Cermati Dinamika Brexit, Neraca Dagang, dan Harga Batu Bara

Hidayat Setiaji & Anthony Kevin & M Taufan Adharsyah, CNBC Indonesia
15 January 2019 05:53
Data Ekonomi China dan Shutdown Lemahkan Wall Street
Bursa Saham New York (REUTERS / Brendan McDermid)
Dari Wall Street, tiga indeks utama kembali terkoreksi seperti perdagangan akhir pekan lalu. Dow Jones Industrial Average (DJIA) turun 0,36%, S&P 500 melemah 0,53%, dan Nasdaq Composite minus 0,94%. 

Seperti halnya di Asia, investor bursa saham New York pun mencemaskan perkembangan di China. Tidak cuma di Asia, China juga berperan penting dalam percaturan global sebagai kekuatan ekonomi nomor 2 dunia. 

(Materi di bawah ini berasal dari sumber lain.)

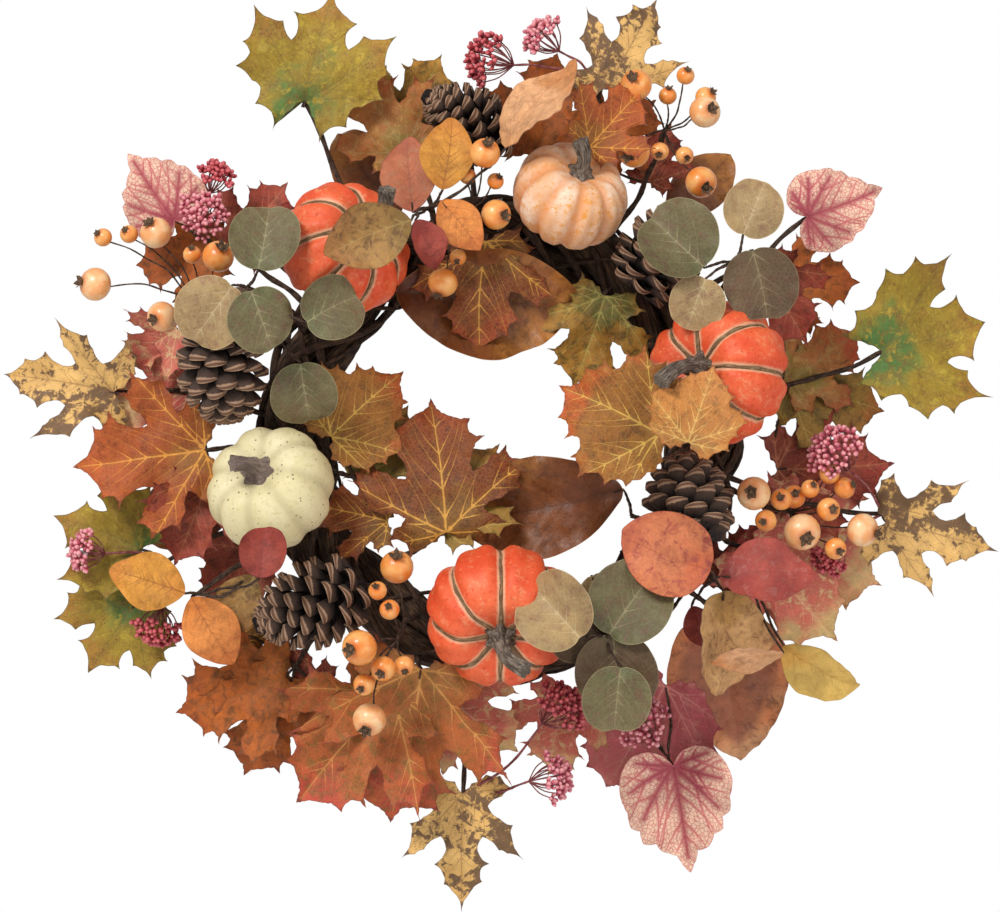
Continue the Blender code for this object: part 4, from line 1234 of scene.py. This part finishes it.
def resting_forward(out, axis, clock, half_width, half_height):
    outward = heading_vector(clock)
    forward = BUNDLE_RADIUS + half_width
    for _ in range(SEAT_STEPS):
        towards = -unit(outward * out + FRONT * forward)
        lean = axis.dot(towards)
        reach = math.sqrt(half_width ** 2 * (1 - lean ** 2) + (half_height * lean) ** 2)
        forward = math.sqrt((BUNDLE_RADIUS + reach + SEAT_GAP) ** 2 - out ** 2)
    return forward


def pumpkin_point(p, axis, side, other, turn, fall):
    """A point of the skin, from its centre, and the distance in mm from the nearest groove."""
    half = p.width / 2
    rib = 2 * math.pi / p.ribs
    phase = ((turn / rib + 0.5) % 1.0) - 0.5
    groove = math.exp(-(phase / (p.narrow * 0.5)) ** 2)
    round_rib = 1 - 0.05 * (abs(phase) * 2) ** 2
    width = math.sin(fall) ** 0.86
    height = math.cos(fall)
    dip = 0.34 * math.exp(-(fall / 0.42) ** 2) + 0.26 * math.exp(-((math.pi - fall) / 0.45) ** 2)
    height = (abs(height) ** 0.95) * (1 if height > 0 else -1)
    height = height * (1 - dip) * PUMPKIN_HEIGHT
    reach = width * round_rib * (1 - p.depth * groove * min(1.0, math.sin(fall) * 1.6))
    height += -0.04 * groove * math.sin(fall) * np.sign(height)
    flat = side * math.cos(turn) + other * math.sin(turn)
    gap = abs(phase) * rib * max(width, 0.02) * half / MM
    return (flat * reach + axis * height) * half, gap


def build_pumpkin(name, p):
    axis = heading_vector(p.lean, p.tilt)
    side = unit(np.cross(axis, (0.0, 0.0, 1.0)))
    other = np.cross(axis, side)
    half = p.width / 2
    forward = resting_forward(p.out * MM, axis, p.clock, half, half * PUMPKIN_HEIGHT)
    centre = across(math.radians(p.clock), p.out * MM, forward)
    columns, rows = p.ribs * 14, 44
    points, at, mark = [], [], []
    seed = len(name) * 3.7 + p.clock
    for row in range(rows + 1):
        fall = 0.03 + (math.pi - 0.06) * row / rows
        for column in range(columns):
            turn = 2 * math.pi * column / columns
            arm, gap = pumpkin_point(p, axis, side, other, turn + p.spin, fall)
            bumpy = noise.noise(Vector(arm / MM) * 0.06 + Vector((seed, 0, 0)))
            fine = noise.noise(Vector(arm / MM) * 0.3 + Vector((seed, 9, 0)))
            arm = arm * (1 + bumpy * 0.02 + fine * 0.004)
            points.append(centre + arm)
            at.append(arm / MM + seed)
            mark.append((gap, math.cos(fall), 0))
    faces = []
    for row in range(rows):
        for column in range(columns):
            following = (column + 1) % columns
            a, b = row * columns, (row + 1) * columns
            faces.append((a + column, b + column, b + following, a + following))
    faces.append(tuple(range(columns)))
    faces.append(tuple(range(rows * columns, (rows + 1) * columns))[::-1])
    body = Piece()
    body.add(np.array(points), faces, p.skin, at=np.array(at), mark=np.array(mark))
    if p.skin == "pumpkin_red":
        for rib in range(p.ribs):
            turn = 2 * math.pi * (rib / p.ribs)
            line = []
            for step in range(26):
                fall = 0.10 + 2.5 * step / 25
                arm, _ = pumpkin_point(p, axis, side, other, turn, fall)
                sway = math.sin(step * 0.9 + rib * 2) * 0.0004
                out = unit(arm)
                line.append(centre + arm + out * 0.0003 + np.cross(out, axis) * sway)
            taper = np.linspace(0.0013, 0.0004, len(line))
            add_bar(body, "strand", line, taper, 6, shape=knobbed(rib, 0.2), seed=rib)
    start = root_of(p.clock, centre)
    add_bar(body, "petiole", (start, start + (centre - start) * 0.5, centre), 0.003, 8)
    body.make(name + "_skin", p.skin, name)

    foot = centre + axis * half * PUMPKIN_HEIGHT * 0.60
    bend = unit(np.cross(FRONT, axis)) * 0.35
    length = p.stem + half * PUMPKIN_HEIGHT * 0.10
    steps = 22
    line = [foot + (axis * (i / (steps - 1)) + bend * (i / (steps - 1)) ** 3) * length
            for i in range(steps)]
    wide = 2.1 if p.stem_look == "cream_stem" else 1.15
    flare = [0.0052 * (0.70 + wide * math.exp(-(i / 4.2) ** 2) + 0.22 * (i / (steps - 1)) ** 3)
             for i in range(steps)]

    def ridged(turns, shares):
        deep = 0.16 + 0.14 * np.exp(-(shares / 0.15) ** 2)
        return 1 + deep * np.cos(6 * turns + shares * 1.5) + 0.03 * np.sin(11 * turns + shares * 30)

    stem = Piece()
    add_bar(stem, p.stem_look, line, flare, 36, shape=ridged, seed=seed)
    stem.make(name + "_stalk", "pumpkin_stem", name + "_stem", crease=60)


# ---------------------------------------------------------------- pine cones

class Cone(NamedTuple):
    clock: float
    out: float
    lift: float
    length: float
    radius: float
    lean: float
    tilt: float


CONES = {
    "pine_cone_top": Cone(354, 70, 4, .066, .022, 300, 15),
    "pine_cone_upper_right": Cone(41, 28, 20, .066, .026, 40, 10),
    "pine_cone_left": Cone(283, 46, 26, .060, .027, 172, -18),
    "pine_cone_lower_left": Cone(229, 28, 27, .074, .027, 250, 8),
    "pine_cone_lower_right": Cone(108, -6, 32, .060, .027, 352, -24),
}
SCALE_COUNT = 78
SCALE_ACROSS = 8
SCALE_ALONG = 8


def cone_scale(base, along, side, up, length, width, seed):
    """A closed woody scale that widens, thickens and curls to a rounded end."""
    rng = random.Random(seed)
    curl = rng.uniform(0.25, 0.45)
    top, low, tone = [], [], []
    for j in range(SCALE_ALONG + 1):
        v = j / SCALE_ALONG
        broad = 0.30 + 0.70 * math.sin(min(1.0, v * 1.15) * math.pi / 2)
        thick = 0.0006 + 0.0009 * max(0.0, min(1.0, (v - 0.55) / 0.35))
        for i in range(SCALE_ACROSS + 1):
            u = 2 * i / SCALE_ACROSS - 1
            ahead = v * length - 0.30 * width * u ** 2 * (1 + abs(u)) * v ** 2
            rise = curl * v ** 2 * length + 0.10 * width * u ** 2 * v
            point = base + along * ahead + side * (u * broad * width / 2) + up * rise
            pad = thick * (1.05 - 0.9 * u ** 2)
            top.append(point + up * pad)
            low.append(point - up * pad)
            tone.append((v, u, 0))
    across_count = SCALE_ACROSS + 1
    count = len(top)
    faces = []
    for j in range(SCALE_ALONG):
        for i in range(SCALE_ACROSS):
            a = j * across_count + i
            b = a + across_count
            faces.append((a, a + 1, b + 1, b))
            faces.append((a + count, b + count, b + 1 + count, a + 1 + count))
    border = [(i, i + 1) for i in range(SCALE_ACROSS)]
    last = SCALE_ALONG * across_count
    border += [(last + i + 1, last + i) for i in range(SCALE_ACROSS)]
    for j in range(SCALE_ALONG):
        border.append(((j + 1) * across_count, j * across_count))
        border.append((j * across_count + SCALE_ACROSS, (j + 1) * across_count + SCALE_ACROSS))
    faces += [(b, a, a + count, b + count) for a, b in border]
    under = [(v, u, 1) for v, u, _ in tone]
    return np.array(top + low), faces, np.array(tone + under)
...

"Akan menjadi hal besar jika perlambatan ekonomi China adalah sebuah hal yang nyata. Apabila perlambatan itu benar terjadi, maka dampaknya terhadap kinerja emiten di AS akan mulai dirasakan pada kuartal ini," kata Craig Birk, Chief Investment Officer di Personal Capital yang berbasis di San Francisco, mengutip Reuters. 

Bagi kebanyakan perusahaan AS, China adalah pasar ekspor utama. Misalnya untuk produk pesawat terbang, 13,37% ekspor ditujukan ke Negeri Tirai Bambu.  

Ketika ekonomi China melambat, maka permintaan akan berkurang. Artinya, pendapatan perusahaan-perusahaan di Negeri Paman Sam pun menyusut sehingga laba menciut. 

Selain itu, pelaku pasar juga mulai mencemaskan penutupan sebagian (partial shutdown) pemerintahan AS. pada pukul 04:51 WIB, shutdown sudah berlangsung selama 23 hari, 16 jam, dan 51 menit. Ini menjadi rekor shutdown terlama sepanjang sejarah AS, dan apesnya belum ada tanda-tanda jalan keluar. 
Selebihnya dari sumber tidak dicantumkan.